Children should be heard

RIGHT IN THE MIDDLE

When I was a little girl, “Children should be seen, not heard” was a proverb that was put into practice. In fact, in many homes, an amended version of the directive was enforced — in the presence of a visitor, children were not to be seen either!

So, when an ‘auntie or uncle’ came calling, us children received direct orders from our mother to go and do our homework — a thinly veiled euphemism for ‘out!’. I remember grudgingly dragging my feet towards the school bag. But I had my revenge. With a textbook open, I focussed on picking up bits of conversations that floated into my room. The habit of eavesdropping has stayed with me. As an adult, the difference is that now, I listen in on what kids say to each other.

Over the years, I have watched little girls play pretend family and school. Decades ago, the ‘mother’ in the game would say, “Come, eat breakfast.” These days, she says, “don’t disturb me. I am on a call!”

Interestingly, what has remained unchanged is that the role of the ‘mother’ (and ‘the teacher’) has always been reprised by the most dominant kid who runs the house or school, like an autocrat.

In contrast, in the game of robber and police, the least athletic kid in the group is made the policeman. So, while the robbers flee and hide, giggling, having all the fun, the hapless policeman tries to find them, left with just a stick to establish authority.

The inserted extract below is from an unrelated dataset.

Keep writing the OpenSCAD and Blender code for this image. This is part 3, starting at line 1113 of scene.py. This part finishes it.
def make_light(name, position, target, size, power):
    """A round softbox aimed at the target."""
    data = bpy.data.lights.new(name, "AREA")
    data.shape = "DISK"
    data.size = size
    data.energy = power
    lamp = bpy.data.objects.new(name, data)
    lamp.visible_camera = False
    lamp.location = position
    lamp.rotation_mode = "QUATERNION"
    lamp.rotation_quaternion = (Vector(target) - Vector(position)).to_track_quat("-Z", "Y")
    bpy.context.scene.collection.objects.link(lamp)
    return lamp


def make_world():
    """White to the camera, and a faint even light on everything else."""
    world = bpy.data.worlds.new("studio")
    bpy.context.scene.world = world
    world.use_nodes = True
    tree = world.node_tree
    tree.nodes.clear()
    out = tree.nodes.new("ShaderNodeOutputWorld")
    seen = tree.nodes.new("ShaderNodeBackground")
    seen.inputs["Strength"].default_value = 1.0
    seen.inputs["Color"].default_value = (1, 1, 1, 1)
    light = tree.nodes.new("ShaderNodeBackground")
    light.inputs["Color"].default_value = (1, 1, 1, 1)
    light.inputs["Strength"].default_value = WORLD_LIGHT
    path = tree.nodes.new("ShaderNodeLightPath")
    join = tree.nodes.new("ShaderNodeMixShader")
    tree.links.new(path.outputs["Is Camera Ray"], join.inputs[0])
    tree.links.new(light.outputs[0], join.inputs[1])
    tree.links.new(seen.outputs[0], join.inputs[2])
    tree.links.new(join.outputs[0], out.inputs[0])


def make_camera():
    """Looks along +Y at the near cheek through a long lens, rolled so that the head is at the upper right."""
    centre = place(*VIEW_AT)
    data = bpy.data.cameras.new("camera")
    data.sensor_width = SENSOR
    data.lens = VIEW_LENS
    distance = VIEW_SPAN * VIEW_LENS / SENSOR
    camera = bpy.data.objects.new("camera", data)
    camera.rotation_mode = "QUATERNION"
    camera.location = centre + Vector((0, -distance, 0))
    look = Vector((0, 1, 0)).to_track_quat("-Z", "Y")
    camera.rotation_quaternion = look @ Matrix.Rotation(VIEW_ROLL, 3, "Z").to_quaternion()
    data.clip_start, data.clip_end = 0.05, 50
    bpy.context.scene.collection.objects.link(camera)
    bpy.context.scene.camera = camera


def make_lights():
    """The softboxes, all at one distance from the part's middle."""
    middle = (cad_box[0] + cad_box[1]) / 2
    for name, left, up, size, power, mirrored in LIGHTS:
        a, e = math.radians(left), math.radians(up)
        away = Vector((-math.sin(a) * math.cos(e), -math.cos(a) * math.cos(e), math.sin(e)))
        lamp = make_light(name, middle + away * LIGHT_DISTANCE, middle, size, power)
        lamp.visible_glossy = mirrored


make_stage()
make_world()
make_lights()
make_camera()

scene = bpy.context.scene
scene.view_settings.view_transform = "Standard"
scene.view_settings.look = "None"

Recently, I was part of a team that volunteered at a government school with middle school children. Here, we played the ‘build a story’ game, the aim of which was to promote creativity. The start was provided by the first student; “Once there was a king,” he began. The story was then taken forward, with each child adding a line — “The King had a secret which only his minister knew,” said the second. “His secret was that he had a second wife,” said the next. After that, creativity went for a toss and the story followed a TV serial storyline.

In another instance, eight-year-olds at a birthday party were playing the game of dumb charades. Little Priya gestured that the title assigned to her had two words. For the first word, Priya showed an action that is universally recognised to symbolise sleeping. For the second, her action showed someone applying lipstick.

Though I was not a participant in the game, I tried without success to guess the title. The kids in the room had no such difficulty. “Sleeping Beauty!” they yelled in chorus. Use cosmetics and turn into a beauty! I am now convinced that children should be heard, so adults know what interpretations of the world they are coming up with!